Yapılan araştırmalar, kalp krizinin günün her anında gerçekleşebileceğini ortaya koysa da, sabah saatleri bu riskin en yüksek olduğu zaman dilimini oluşturuyor. Uzmanlar, bu durumun ardında yatan nedenler arasında hormon değişimleri, vücuttaki susuzluk durumu ve pıhtılaşma eğilimini ön plana çıkarıyor.
Kalp krizi, kalbin bir kısmına giden kan akışının aniden kesilmesiyle ortaya çıkan kritik bir sağlık sorunu. Ancak, bu tehlikenin günün belirli saatlerinde daha fazla arttığı görülüyor.
American Journal of Hypertension’da yayımlanan bir araştırma, sabah saat 6 ile öğle arasında kalp krizi geçirme olasılığının diğer zaman dilimlerine göre %40 daha fazla olduğunu ortaya koydu.

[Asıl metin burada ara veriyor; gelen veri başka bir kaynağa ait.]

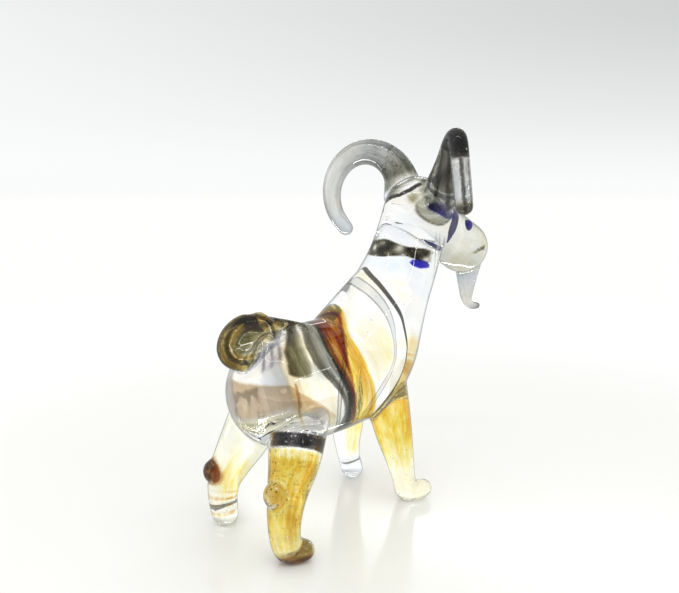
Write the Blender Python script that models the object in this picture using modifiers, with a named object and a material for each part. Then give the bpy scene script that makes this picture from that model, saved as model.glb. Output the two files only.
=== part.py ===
"""Lampworked glass goat, solid all through: run with blender --background --python part.py

Every limb is a gather of hot glass: a rod that swells and tapers along a bent path, with rounded ends.
The gathers overlap, and one remesh fuses them into a single body with melted fillets, as the flame does.
The goat stands on z = 0 and faces -Y, with its left side at +X. Sizes below are millimetres.
"""

import math

import bmesh
import bpy
from mathutils import Matrix, Vector

MM = 0.001

# Body: one gather drawn out from the rump over the shoulders and up the neck
RUMP_DEPTH = 16.4
RUMP_BACK = 16.4
RUMP_DROP = 0.4
BELLY_DEPTH = 17.6
BELLY_SET_BACK = 1.0
SHOULDER_DEPTH = 15.7
SHOULDER_REACH = 9.0
SHOULDER_DROP = 0.2
WITHERS_REACH = 3.2
WITHERS_RISE = 2.2
BODY_SQUEEZE = 0.92
BELLY_CLEARANCE = 12.4
NECK_MIDDLE_DIAMETER = 13.8
NECK_MIDDLE_REACH = 13.0
NECK_MIDDLE_RISE = 9.0
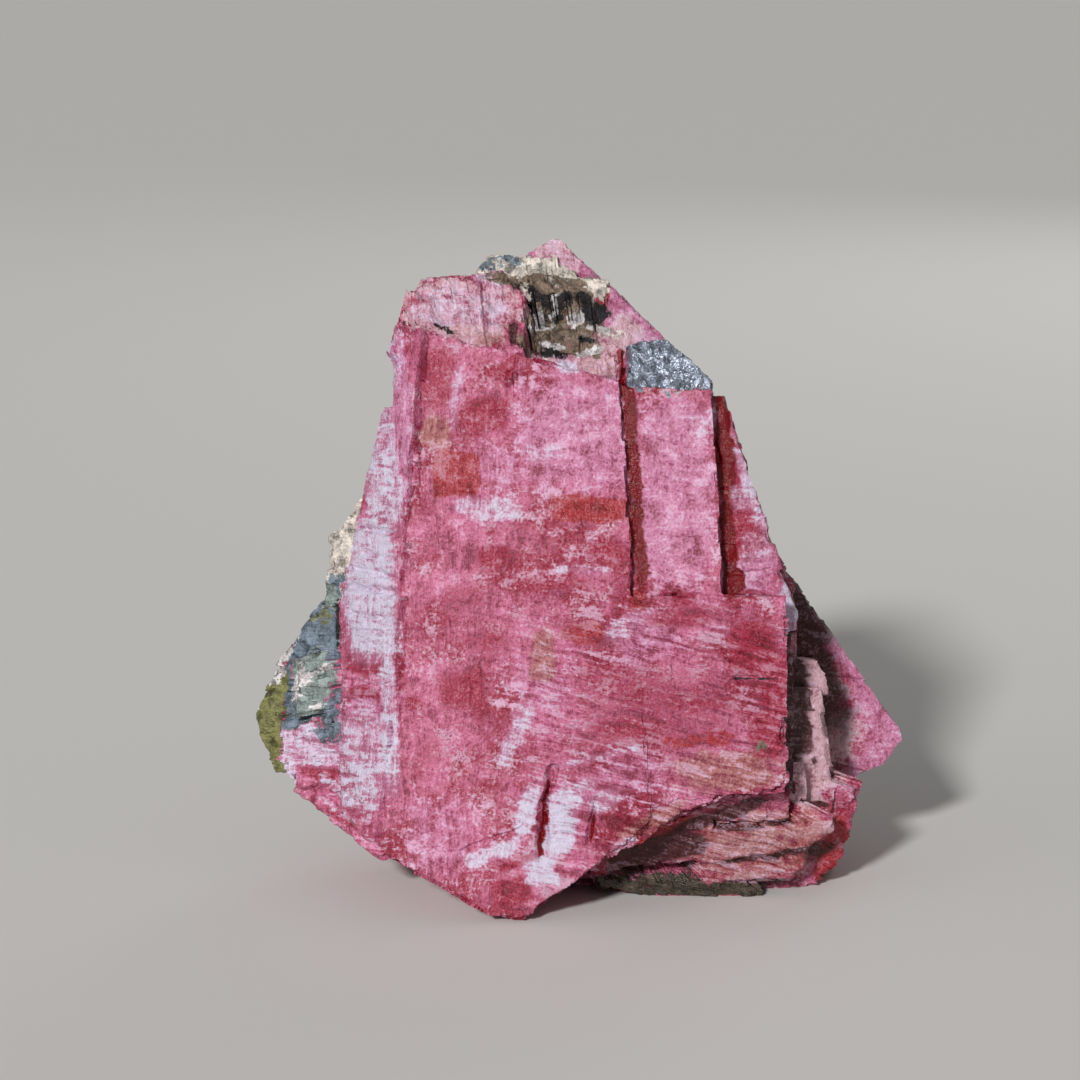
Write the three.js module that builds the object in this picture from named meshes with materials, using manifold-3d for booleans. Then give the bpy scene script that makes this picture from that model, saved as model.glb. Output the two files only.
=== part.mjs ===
// Rough rhodonite, one lump of cleavable pink stone standing on its broken base.
// Millimetres, +Z up, the large cleavage face towards -Y.
//
// The stone is a stack of cleavage blocks. Each block is drawn in the stone's own
// upright frame: x runs along the face, y up the face, and depth is measured from
// the stone's middle plane towards the viewer of the face. The blocks are joined,
// the whole stack leans back, and the ground plane breaks it off flat.
import * as THREE from 'three';
import { mergeVertices } from 'three/addons/utils/BufferGeometryUtils.js';
import Module from 'manifold-3d';

// Depths of the cleavage planes.
const faceDepth = 19; // middle plane to the large cleavage face
const stepDepth = 17.5; // the second cleavage step, right of the face
const shelfDepth = 15.2; // the third step, at the right edge
const coreDepth = 4; // front of the bulk that every block is grown on
const coreBack = -13; // back of the bulk
const faceBack = -1; // back of the blocks of the face, well inside the bulk

// Places along the face.
const leftTip = -34.4; // the olive corner
const faceLeft = -18.9; // left edge of the large face, at half its height
const faceLeftLean = 0.075; // shift of that edge to the right for each millimetre up
const ledgeOne = 6.2; // ledge right of the large face, at half its height
const ledgeTwo = 14.5; // ledge between the second and third steps
const shelfEdge = 21.5; // right edge of the lower face
const rightTip = 35.4; // the corner of the back slab

// Heights up the face.
const toe = 0; // lowest point of the large face
const faceFoot = 0.6; // bottom of the large face, beside the toe
const lipHeight = 12.3; // bottom edge of the lower face
const kneeHeight = 33.8; // the steps end here and the lower face begins
const faceTop = 58.7; // top edge of the large face
const crownTop = 71.5; // the peak

const leanBack = THREE.MathUtils.degToRad(10); // lean of the face from the vertical
const overlap = 3; // how far a block runs under its neighbour
const deepest = 20.5; // middle plane to the deepest point of the back
const humpCut = 0.5; // share of a hump's half sizes lost at each corner
const groundSize = 200; // half space above the ground, larger than the stone
const weldDistance = 1e-5; // corners closer than this are one corner

const stoneColour = 0xc4607a;
const stoneRoughness = 0.42;

// Every block has a left and right side, a bottom and a top, each measured at the
// block's middle. "lean" is the shift in x of the left and right sides for each
// millimetre up, "slope" the rise of the bottom and top for each millimetre along.
// A chip is a corner broken off: the lengths lost along the end and along the side.
// "front" and "back" are depths at the block's middle, or at "at" where it is given,
// and a tilt is the rise of that depth for each millimetre along x and along y.

// The bulk that everything is grown on, narrowed towards the crown.
const core = {
  left: leftTip + 10, right: shelfEdge + 2, bottom: 3, top: crownTop - 8,
  chips: { bottomLeft: [12, 10], bottomRight: [5, 8], topRight: [19, 29], topLeft: [9.5, 26] },
  front: coreDepth, tilt: [0, -0.1], back: coreBack,
};

// The rough back isn't cleaved: broad humps with all four corners cut. A hump's place
// and size are shares of the stone's width, height and deepest reach.
function hump({ along, up, wide, tall, deep, backTilt }) {
  const width = rightTip - leftTip;
  const x = leftTip + along * width;
  const y = up * crownTop;
  const halfWidth = (wide * width) / 2;
  const halfHeight = (tall * crownTop) / 2;
  const cut = [humpCut * halfWidth, humpCut * halfHeight];
  return {
    left: x - halfWidth, right: x + halfWidth, bottom: y - halfHeight, top: y + halfHeight,
    chips: { bottomLeft: cut, bottomRight: cut, topRight: cut, topLeft: cut },
    front: 0, back: -deep * deepest, backTilt,
  };
}

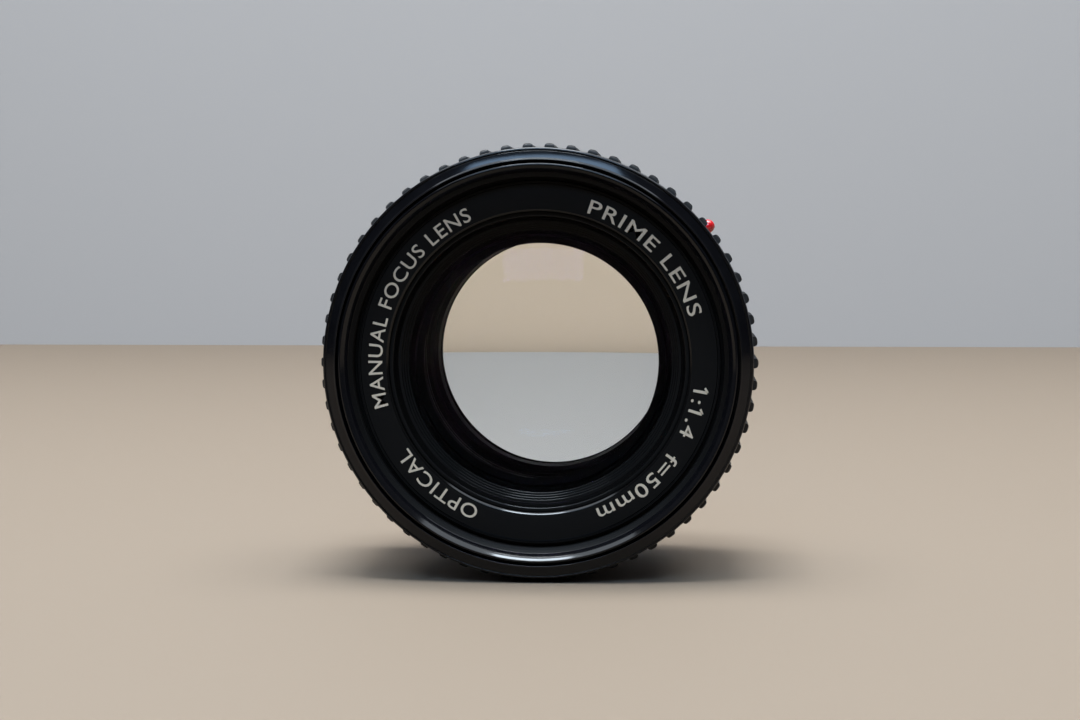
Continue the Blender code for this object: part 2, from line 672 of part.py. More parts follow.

Uyanma anlarında vücutta doğal olarak salgılanan bazı hormonların düzeyi, kalp sağlığını doğrudan etkileyebiliyor. Özellikle sabah saatlerinde adrenalin, noradrenalin ve kortizol gibi stres hormonlarının seviyeleri yükseliyor. Bu hormonlar, kalp atış hızını artırarak kan damarlarını daraltıyor ve bu durum kalbin üzerindeki baskıyı artırarak oksijen iletimini azaltabiliyor.
Ayrıca, sabah saatlerinde vücutta bulunan PAI-1 (Plazminojen Aktivatör İnhibitörü-1) proteininin seviyesi de en yüksek düzeylere ulaşıyor. Bu protein, kan pıhtılarını parçalayan enzimlerin etkisini azaltıyor. Böylece, kan sabah saatlerinde daha “yapışkan” hale geliyor ve pıhtı oluşumu riski artıyor. Bu da kalp krizi riskini tetikleyebiliyor.
Gece boyunca sıvı alımının durması nedeniyle vücut doğal olarak susuz kalıyor. Bu durum, kanın yoğunluğunu artırarak dolaşım sistemini zorlaştırabiliyor.
European Journal of Nutrition’da yer alan bir çalışmaya göre, genç ve sağlıklı bireylerde bile hafif düzeydeki susuzluk, kardiyovasküler hastalık riskini artırabiliyor.
Uzmanlar, sabah saatlerinde kalp krizi riskini azaltmak için şu önerilere dikkat edilmesi gerektiğini vurguluyor:
Güne başlamadan önce yeterli miktarda su içmeye özen gösterin.
Ani fiziksel aktivitelerden kaçınarak güne yavaş bir tempoyla başlayın.
Uyanmanın ardından ilk saatlerde stresi en aza indirmeye çalışın.